Dr. Michaels was also part of the translation team for the New Living Translation of the Holy Bible. He worked with Peter Davids of St. Stephen's University, Norman Ericson of Wheaton College, and William Lane of Seattle Pacific University on the translations of the New Testament texts of Hebrews, James, 1 Peter, 2 Peter, and Jude.

One of his final books was published in 2013 and was entitled Passing by the Dragon: The Biblical Tales of Flannery O'Connor (Wipf & Stock publishers).

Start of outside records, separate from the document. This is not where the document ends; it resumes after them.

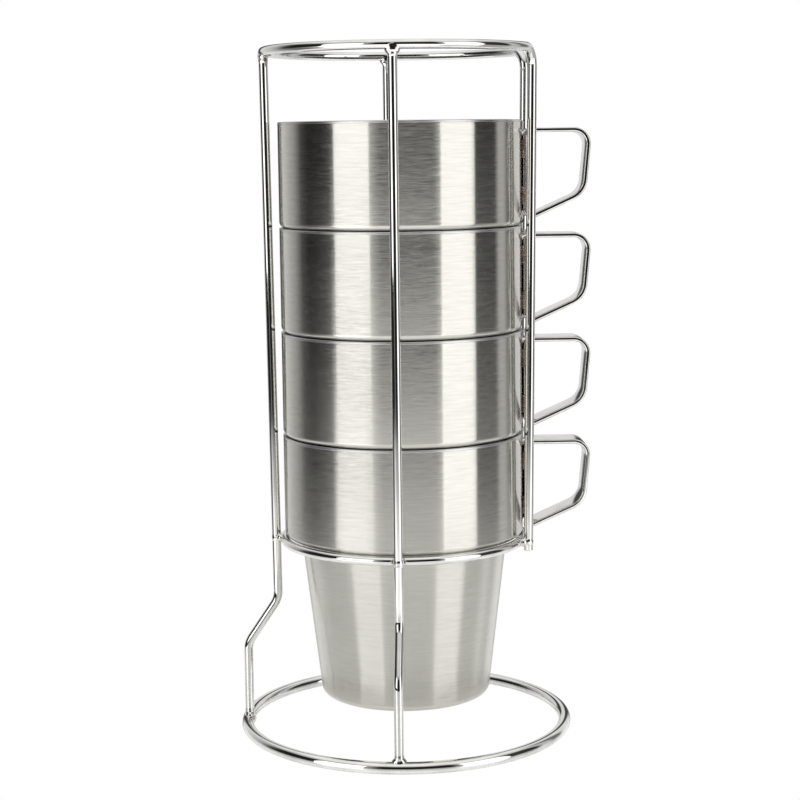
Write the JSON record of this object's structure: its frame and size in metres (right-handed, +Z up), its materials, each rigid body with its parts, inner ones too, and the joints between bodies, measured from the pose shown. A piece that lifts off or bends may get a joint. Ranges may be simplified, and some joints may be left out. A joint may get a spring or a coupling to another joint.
{
  "type": "stacking mug rack",
  "caption": "Welded wire rack that holds nesting double-walled steel mugs in one column, with the mug handles guided between upright wires.",
  "frame": {"origin": "on the floor at the rack's axis, the centre of the base ring's underside", "axes": "+Z up along the rack's axis, +X towards the mug handles, +Y towards the rear upright"},
  "size_m": [0.1181, 0.1118, 0.2277],
  "materials": {
    "rack_wire": "polished",
    "mug_outside": "brushed round the mug",
    "mug_inside": "satin",
    "handle_steel": "polished",
    "weld_steel": "as welded"
  },
  "bodies": {
    "rack": {"base_ring": "rack_wire", "support_ring": "rack_wire", "left_upright": "rack_wire", "front_upright": "rack_wire", "rear_upright": "rack_wire", "top_hoop": "rack_wire", "hoop_welds": "weld_steel", "support_welds": "weld_steel", "base_welds": "weld_steel"},
    "mug_1": {"mug_1_outer_shell": "mug_outside", "mug_1_inner_cup": "mug_inside", "mug_1_base_disc": "mug_inside", "mug_1_handle": "handle_steel", "mug_1_handle_welds": "weld_steel"},
    "mug_2": {"mug_2_outer_shell": "mug_outside", "mug_2_inner_cup": "mug_inside", "mug_2_base_disc": "mug_inside", "mug_2_handle": "handle_steel", "mug_2_handle_welds": "weld_steel"},
    "mug_3": {"mug_3_outer_shell": "mug_outside", "mug_3_inner_cup": "mug_inside", "mug_3_base_disc": "mug_inside", "mug_3_handle": "handle_steel", "mug_3_handle_welds": "weld_steel"},
    "mug_4": {"mug_4_outer_shell": "mug_outside", "mug_4_inner_cup": "mug_inside", "mug_4_base_disc": "mug_inside", "mug_4_handle": "handle_steel", "mug_4_handle_welds": "weld_steel"}
  },
  "joints": [
    {"name": "mug_1_lift", "type": "slide", "parent": "rack", "child": "mug_1", "axis": [0, 0, 1], "range_m": [0, 0.22]},
    {"name": "mug_2_lift", "type": "slide", "parent": "mug_1", "child": "mug_2", "axis": [0, 0, 1], "range_m": [0, 0.185]},
    {"name": "mug_3_lift", "type": "slide", "parent": "mug_2", "child": "mug_3", "axis": [0, 0, 1], "range_m": [0, 0.15]},
    {"name": "mug_4_lift", "type": "slide", "parent": "mug_3", "child": "mug_4", "axis": [0, 0, 1], "range_m": [0, 0.115]}
  ]
}
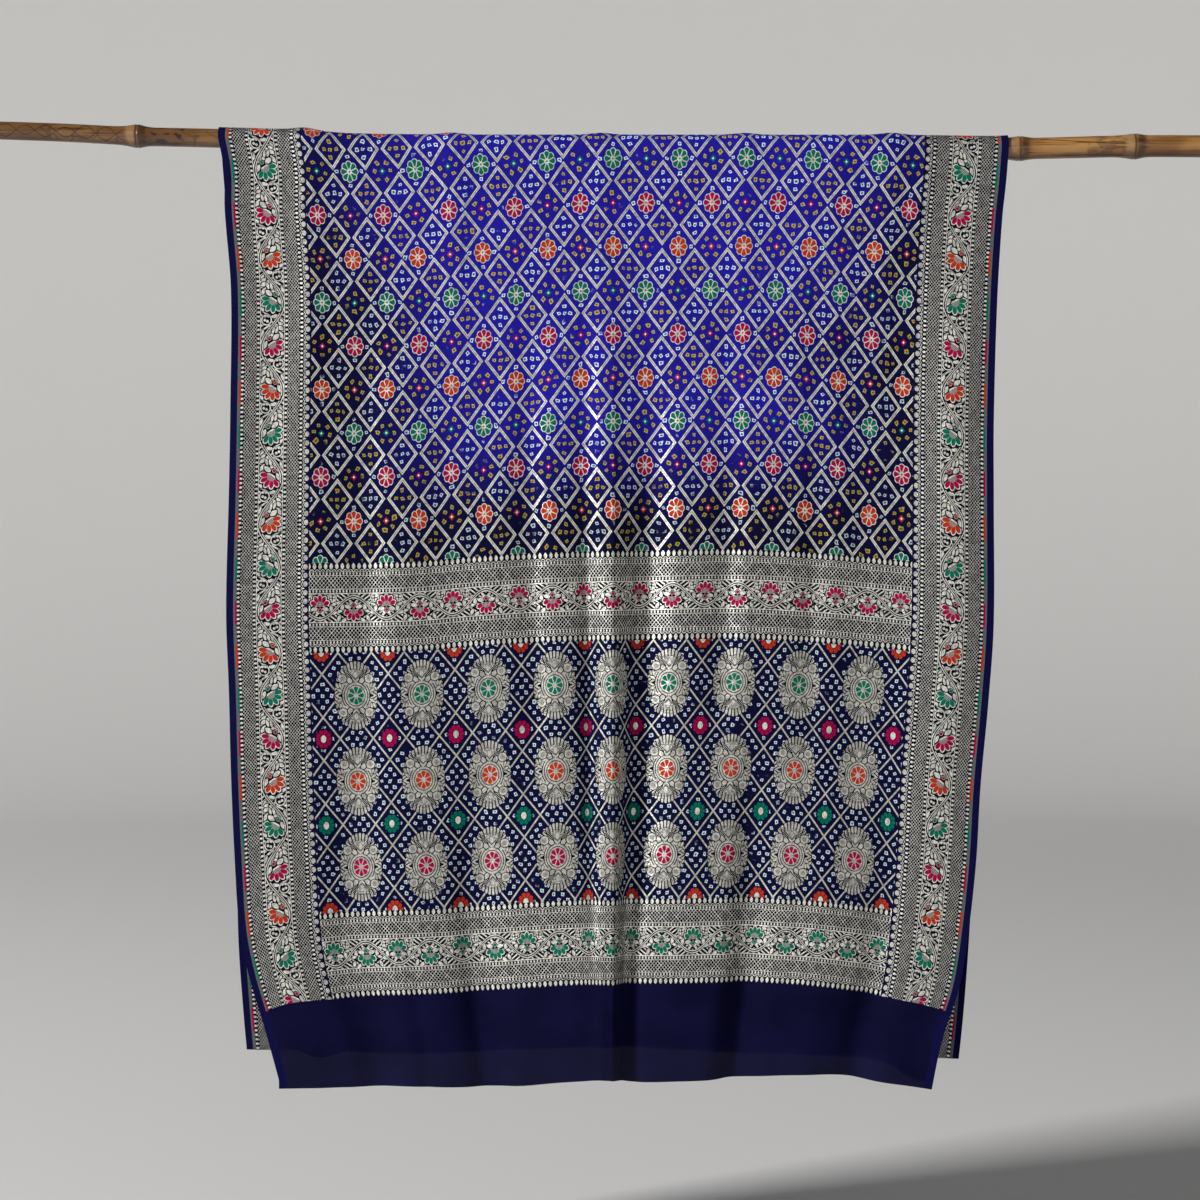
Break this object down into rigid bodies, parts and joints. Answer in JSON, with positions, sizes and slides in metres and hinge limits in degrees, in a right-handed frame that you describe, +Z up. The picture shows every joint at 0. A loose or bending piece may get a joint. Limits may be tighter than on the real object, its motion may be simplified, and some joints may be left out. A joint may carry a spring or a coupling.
{
  "type": "bandhani saree draped over a bamboo pole",
  "caption": "Long tie-dyed and brocaded cloth, folded in half and draped over a crooked bamboo pole so that its worked end hangs in front.",
  "frame": {"origin": "on the pole's axis, above the pressed crease down the middle of the cloth", "axes": "+Z up, +X along the pole, -Y towards the side on which the worked end hangs"},
  "size_m": [1.9, 0.0682, 1.4133],
  "materials": {
    "saree_fabric": "soft crepe ground with satin metallic brocade",
    "bamboo": "smooth and a little glossy"
  },
  "bodies": {
    "root": {"saree_cloth": "saree_fabric", "bamboo_pole": "bamboo"}
  },
  "joints": []
}
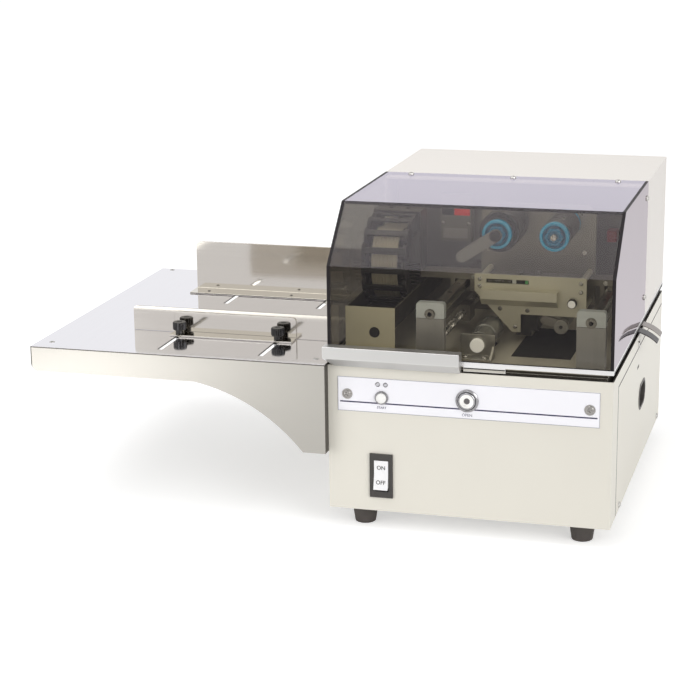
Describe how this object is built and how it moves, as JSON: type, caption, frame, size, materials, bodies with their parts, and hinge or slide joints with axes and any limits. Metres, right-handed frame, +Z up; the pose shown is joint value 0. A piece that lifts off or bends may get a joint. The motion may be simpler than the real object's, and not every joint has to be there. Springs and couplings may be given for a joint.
{
  "type": "thermal transfer printer",
  "caption": "Desktop thermal transfer printer with a smoke-tinted hinged hood, a sliding print carriage fed by a cable chain, and a polished side table with guide fences.",
  "frame": {"origin": "on the table top under the middle of the case, at the centre of the four feet", "axes": "+X along the paper path, away from the feed table; +Y to the back; +Z up"},
  "size_m": [0.785, 0.5237, 0.4134],
  "materials": {
    "case_paint": "satin",
    "cover_paint": "satin",
    "clear_acrylic": "gloss, smoke tinted",
    "polished_steel": "mirror polish",
    "brushed_plate": "brushed",
    "grip_aluminium": "satin anodised",
    "mech_aluminium": "machined",
    "steel_parts": "ground",
    "dark_sheet": "satin",
    "trough_sheet": "satin",
    "black_plastic": "matt",
    "white_plastic": "gloss",
    "blue_plastic": "gloss",
    "ribbon_film": "satin film",
    "label_plate": "satin",
    "lamp_plastic": "gloss",
    "foot_rubber": "matt",
    "pad_rubber": "matt",
    "roller_rubber": "matt",
    "screw_steel": "plated",
    "sensor_plastic": "matt",
    "board_laminate": "satin"
  },
  "bodies": {
    "chassis": {"base_shell": "case_paint", "chassis_tray": "case_paint", "side_covers": "case_paint", "carry_recesses": "black_plastic", "rubber_feet": "foot_rubber", "case_screws": "screw_steel", "front_overlay": "label_plate", "button_rings": "polished_steel", "status_leds": "lamp_plastic", "switch_bezel": "black_plastic", "mains_inlet": "black_plastic", "deck_frame": "dark_sheet", "platen_pad": "pad_rubber", "main_plate": "dark_sheet", "front_posts": "mech_aluminium", "guide_rails": "steel_parts", "exit_guides": "dark_sheet", "chain_trough": "trough_sheet", "chain_lower": "black_plastic", "feed_bearing": "mech_aluminium", "drive_motors": "black_plastic", "power_supply": "brushed_plate", "control_board": "board_laminate", "sensor_units": "sensor_plastic", "feed_table": "polished_steel", "rear_fence": "brushed_plate", "hinge_base_leaves": "steel_parts"},
    "hood": {"hood_front_pane": "clear_acrylic", "hood_top_pane": "clear_acrylic", "hood_side_panes": "clear_acrylic", "hood_screws": "screw_steel", "rear_cover": "cover_paint", "hood_rim": "cover_paint", "hood_grip": "grip_aluminium", "hinge_hood_leaves": "steel_parts"},
    "open_button": {"open_button": "screw_steel"},
    "start_button": {"start_button": "white_plastic"},
    "power_rocker": {"power_rocker": "white_plastic"},
    "front_guide": {"front_fence": "brushed_plate"},
    "knob_left": {"thumb_knob_left": "black_plastic"},
    "knob_right": {"thumb_knob_right": "black_plastic"},
    "carriage": {"carriage_frame": "mech_aluminium", "head_front_plate": "mech_aluminium", "carriage_screws": "screw_steel", "spindle_axles": "steel_parts", "chain_clip": "dark_sheet"},
    "chain": {"chain_bend": "black_plastic"},
    "lead_screw": {"drive_screw": "steel_parts"},
    "head": {"print_head": "mech_aluminium"},
    "pressure_knob": {"pressure_knob": "white_plastic"},
    "tension_arm": {"tension_arm": "steel_parts"},
    "ribbon_roller": {"ribbon_roller": "steel_parts"},
    "supply_reel": {"supply_hub": "black_plastic", "supply_core": "blue_plastic", "ribbon_roll": "ribbon_film"},
    "takeup_reel": {"takeup_hub": "black_plastic", "takeup_core": "blue_plastic"},
    "reel_lever": {"reel_lever": "dark_sheet"},
    "feed_roller": {"feed_roller": "roller_rubber"},
    "drive_roller": {"drive_roller": "roller_rubber"}
  },
  "joints": [
    {"name": "hood_hinge", "type": "hinge", "parent": "chassis", "child": "hood", "pos_m": [0, 0.254, 0.21925], "axis": [-1, 0, 0], "range_deg": [0, 78]},
    {"name": "open_button_press", "type": "slide", "parent": "chassis", "child": "open_button", "axis": [0, 1, 0], "range_m": [0, 0.003], "stiffness_N_per_m": 400, "springref_m": -0.002},
    {"name": "start_button_press", "type": "slide", "parent": "chassis", "child": "start_button", "axis": [0, 1, 0], "range_m": [0, 0.002], "stiffness_N_per_m": 400, "springref_m": -0.002},
    {"name": "power_rocker_tilt", "type": "hinge", "parent": "chassis", "child": "power_rocker", "pos_m": [-0.111, -0.244, 0.0735], "axis": [1, 0, 0], "range_deg": [0, 14]},
    {"name": "front_fence_slide", "type": "slide", "parent": "chassis", "child": "front_guide", "axis": [0, 1, 0], "range_m": [-0.07, 0.055]},
    {"name": "left_knob_turn", "type": "hinge", "parent": "front_guide", "child": "knob_left", "pos_m": [-0.409, -0.167, 0.23], "axis": [0, 0, 1], "range_deg": [0, 360]},
    {"name": "right_knob_turn", "type": "hinge", "parent": "front_guide", "child": "knob_right", "pos_m": [-0.272, -0.167, 0.23], "axis": [0, 0, 1], "range_deg": [0, 360]},
    {"name": "carriage_slide", "type": "slide", "parent": "chassis", "child": "carriage", "axis": [0, -1, 0], "range_m": [0, 0.07]},
    {"name": "chain_roll", "type": "slide", "parent": "chassis", "child": "chain", "axis": [0, -1, 0], "range_m": [0, 0.0351]},
    {"name": "lead_screw_turn", "type": "hinge", "parent": "chassis", "child": "lead_screw", "pos_m": [-0.05, 0, 0.242], "axis": [0, 1, 0], "range_deg": [0, 1300]},
    {"name": "head_press", "type": "slide", "parent": "carriage", "child": "head", "axis": [0, 0, -1], "range_m": [0, 0.006], "stiffness_N_per_m": 800, "springref_m": -0.004},
    {"name": "pressure_knob_turn", "type": "hinge", "parent": "carriage", "child": "pressure_knob", "pos_m": [0.1045, -0.104, 0.2745], "axis": [0, 1, 0], "range_deg": [0, 300]},
    {"name": "tension_arm_swing", "type": "hinge", "parent": "carriage", "child": "tension_arm", "pos_m": [0.068, -0.094, 0.249], "axis": [0, -1, 0], "range_deg": [-6, 8], "stiffness_Nm_per_rad": 0.6, "springref_deg": 2.01},
    {"name": "ribbon_roller_spin", "type": "hinge", "parent": "tension_arm", "child": "ribbon_roller", "pos_m": [0.091, -0.094, 0.2435], "axis": [0, 1, 0], "continuous": true},
    {"name": "takeup_spin", "type": "hinge", "parent": "carriage", "child": "takeup_reel", "pos_m": [0.083, -0.08, 0.3645], "axis": [0, 1, 0], "continuous": true},
    {"name": "supply_spin", "type": "hinge", "parent": "carriage", "child": "supply_reel", "pos_m": [0.009, -0.08, 0.3645], "axis": [0, 1, 0], "continuous": true},
    {"name": "reel_lever_turn", "type": "hinge", "parent": "carriage", "child": "reel_lever", "pos_m": [0.009, -0.13, 0.3645], "axis": [0, 1, 0], "range_deg": [-60, 34]},
    {"name": "drive_roller_spin", "type": "hinge", "parent": "chassis", "child": "drive_roller", "pos_m": [-0.002, -0.134, 0.2082], "axis": [0, 1, 0], "continuous": true},
    {"name": "feed_roller_spin", "type": "hinge", "parent": "chassis", "child": "feed_roller", "pos_m": [-0.002, -0.134, 0.2345], "axis": [0, 1, 0], "continuous": true}
  ],
  "couplings": [
    {"joint": "chain_roll", "follows": "carriage_slide", "ratio": 0.5},
    {"joint": "lead_screw_turn", "follows": "carriage_slide", "rad_per_m": 314.16},
    {"joint": "supply_spin", "follows": "takeup_spin", "ratio": 0.7308},
    {"joint": "feed_roller_spin", "follows": "drive_roller_spin", "ratio": -0.625}
  ]
}
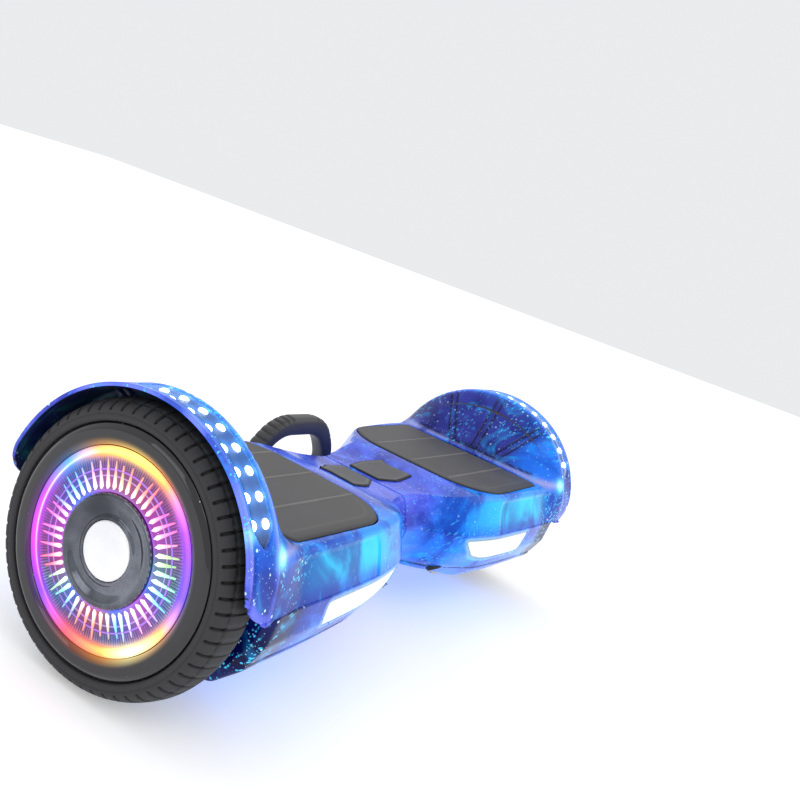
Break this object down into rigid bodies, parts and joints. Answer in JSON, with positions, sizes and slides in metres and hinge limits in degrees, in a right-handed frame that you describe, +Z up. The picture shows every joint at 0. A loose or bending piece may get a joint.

==Personal life and death==
Michaels was married to Betty L. Michaels and had four children. He died on January 18, 2020, in Portsmouth, New Hampshire.

==Selected works==
- Michaels, J. Ramsey. "The New Testament Speaks"
- Michaels, J. Ramsey. "Servant and Son"
- Michaels, J. Ramsey (1988). "1 Peter"
- Michaels, J. Ramsey (2010). "The Gospel of John"
- Michaels, J. Ramsey. "Interpreting the Book of Revelation"
- Michaels, J. Ramsey. "Passing by the Dragon"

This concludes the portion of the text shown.